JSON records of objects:
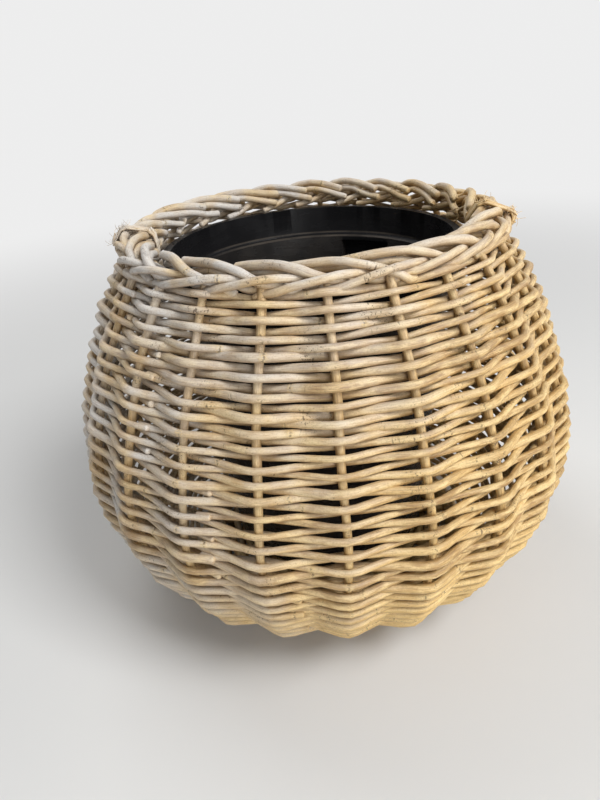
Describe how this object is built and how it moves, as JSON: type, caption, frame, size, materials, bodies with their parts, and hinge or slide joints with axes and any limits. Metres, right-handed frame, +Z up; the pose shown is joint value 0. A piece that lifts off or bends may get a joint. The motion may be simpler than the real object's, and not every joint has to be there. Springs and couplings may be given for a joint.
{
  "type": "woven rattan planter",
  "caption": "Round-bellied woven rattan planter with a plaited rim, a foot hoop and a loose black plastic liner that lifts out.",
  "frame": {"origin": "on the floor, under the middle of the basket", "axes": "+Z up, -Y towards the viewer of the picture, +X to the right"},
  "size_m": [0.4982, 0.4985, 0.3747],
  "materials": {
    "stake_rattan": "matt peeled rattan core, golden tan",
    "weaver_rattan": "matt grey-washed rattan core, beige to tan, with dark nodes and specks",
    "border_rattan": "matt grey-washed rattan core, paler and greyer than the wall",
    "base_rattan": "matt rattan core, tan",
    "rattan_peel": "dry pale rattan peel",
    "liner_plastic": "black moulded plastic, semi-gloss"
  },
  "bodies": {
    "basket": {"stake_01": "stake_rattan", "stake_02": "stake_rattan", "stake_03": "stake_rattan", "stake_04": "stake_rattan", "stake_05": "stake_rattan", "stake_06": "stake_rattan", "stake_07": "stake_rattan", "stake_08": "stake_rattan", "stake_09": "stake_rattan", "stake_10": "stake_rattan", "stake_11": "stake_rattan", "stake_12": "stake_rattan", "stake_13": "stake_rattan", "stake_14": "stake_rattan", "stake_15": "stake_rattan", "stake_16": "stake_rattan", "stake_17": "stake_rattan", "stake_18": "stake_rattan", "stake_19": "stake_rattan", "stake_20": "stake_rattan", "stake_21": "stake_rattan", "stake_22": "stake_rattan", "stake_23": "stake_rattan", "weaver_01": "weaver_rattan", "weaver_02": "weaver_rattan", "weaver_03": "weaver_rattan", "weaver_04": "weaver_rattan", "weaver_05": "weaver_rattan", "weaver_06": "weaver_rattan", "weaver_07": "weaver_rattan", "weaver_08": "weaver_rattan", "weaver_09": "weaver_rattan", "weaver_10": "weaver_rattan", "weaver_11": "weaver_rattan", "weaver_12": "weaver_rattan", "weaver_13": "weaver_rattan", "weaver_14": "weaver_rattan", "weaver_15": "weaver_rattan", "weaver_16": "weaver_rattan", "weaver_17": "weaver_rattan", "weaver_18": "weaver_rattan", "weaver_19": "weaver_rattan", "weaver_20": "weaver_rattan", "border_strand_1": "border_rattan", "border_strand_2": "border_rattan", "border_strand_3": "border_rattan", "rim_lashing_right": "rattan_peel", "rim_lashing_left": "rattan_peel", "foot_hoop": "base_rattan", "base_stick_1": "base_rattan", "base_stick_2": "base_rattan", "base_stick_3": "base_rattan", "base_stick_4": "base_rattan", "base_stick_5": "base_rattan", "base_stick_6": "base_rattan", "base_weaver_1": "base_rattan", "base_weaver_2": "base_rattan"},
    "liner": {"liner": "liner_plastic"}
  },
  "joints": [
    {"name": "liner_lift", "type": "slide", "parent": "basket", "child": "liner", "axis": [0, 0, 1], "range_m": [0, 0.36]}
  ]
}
---
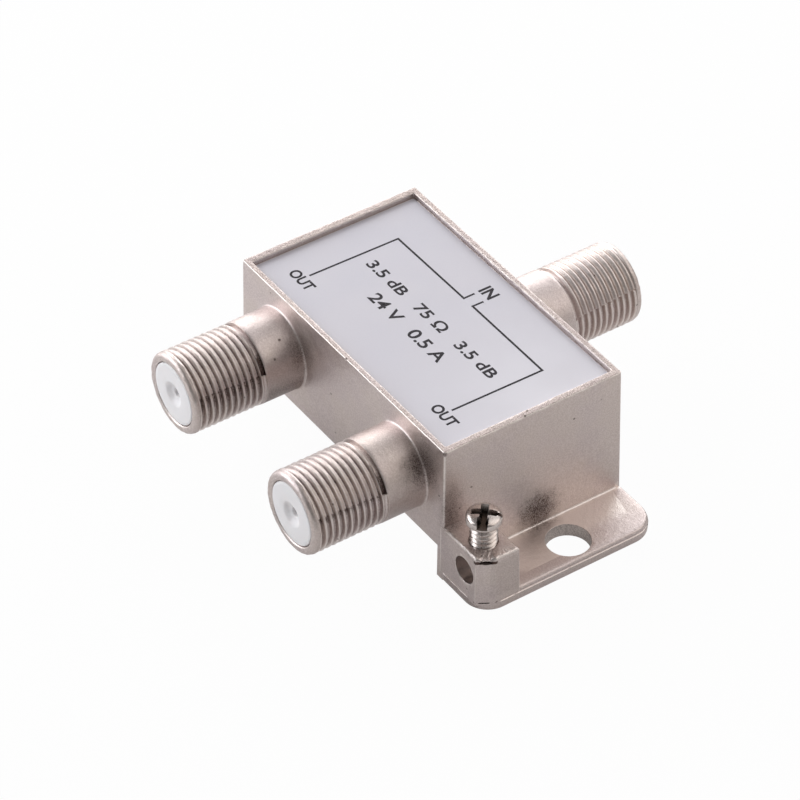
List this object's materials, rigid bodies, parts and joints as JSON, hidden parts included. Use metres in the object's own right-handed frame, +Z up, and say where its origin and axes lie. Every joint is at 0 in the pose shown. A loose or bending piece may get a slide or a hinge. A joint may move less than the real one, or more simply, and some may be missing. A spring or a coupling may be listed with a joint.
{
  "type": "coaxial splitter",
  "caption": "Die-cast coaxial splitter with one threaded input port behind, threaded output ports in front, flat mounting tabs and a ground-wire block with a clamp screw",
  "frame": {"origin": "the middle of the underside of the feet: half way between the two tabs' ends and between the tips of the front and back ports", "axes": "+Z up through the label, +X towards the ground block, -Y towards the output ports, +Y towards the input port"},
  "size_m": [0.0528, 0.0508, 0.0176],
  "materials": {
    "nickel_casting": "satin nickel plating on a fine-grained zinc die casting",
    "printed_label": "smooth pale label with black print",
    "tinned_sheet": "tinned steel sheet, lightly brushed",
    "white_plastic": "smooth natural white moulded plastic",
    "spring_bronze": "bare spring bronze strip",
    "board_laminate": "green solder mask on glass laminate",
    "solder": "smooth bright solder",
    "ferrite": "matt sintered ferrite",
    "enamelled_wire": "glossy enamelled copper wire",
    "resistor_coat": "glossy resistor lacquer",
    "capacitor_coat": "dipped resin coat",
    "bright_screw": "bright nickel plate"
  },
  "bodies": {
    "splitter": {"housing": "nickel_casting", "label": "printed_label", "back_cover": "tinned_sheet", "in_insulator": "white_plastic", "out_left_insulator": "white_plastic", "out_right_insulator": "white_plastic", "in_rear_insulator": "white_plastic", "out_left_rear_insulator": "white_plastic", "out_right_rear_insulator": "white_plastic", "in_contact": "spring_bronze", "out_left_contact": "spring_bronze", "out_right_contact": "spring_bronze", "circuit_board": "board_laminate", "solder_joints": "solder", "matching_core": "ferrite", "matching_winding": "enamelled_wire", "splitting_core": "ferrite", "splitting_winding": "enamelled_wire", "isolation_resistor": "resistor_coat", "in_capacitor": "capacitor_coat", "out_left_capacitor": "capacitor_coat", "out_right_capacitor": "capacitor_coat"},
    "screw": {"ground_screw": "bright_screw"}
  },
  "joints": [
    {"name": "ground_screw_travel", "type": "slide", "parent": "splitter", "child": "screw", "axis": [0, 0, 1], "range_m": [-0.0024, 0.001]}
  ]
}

- What you need to do
Reply with nothing except the number of lines in the listing above that include "hinge".

- Problem solution
2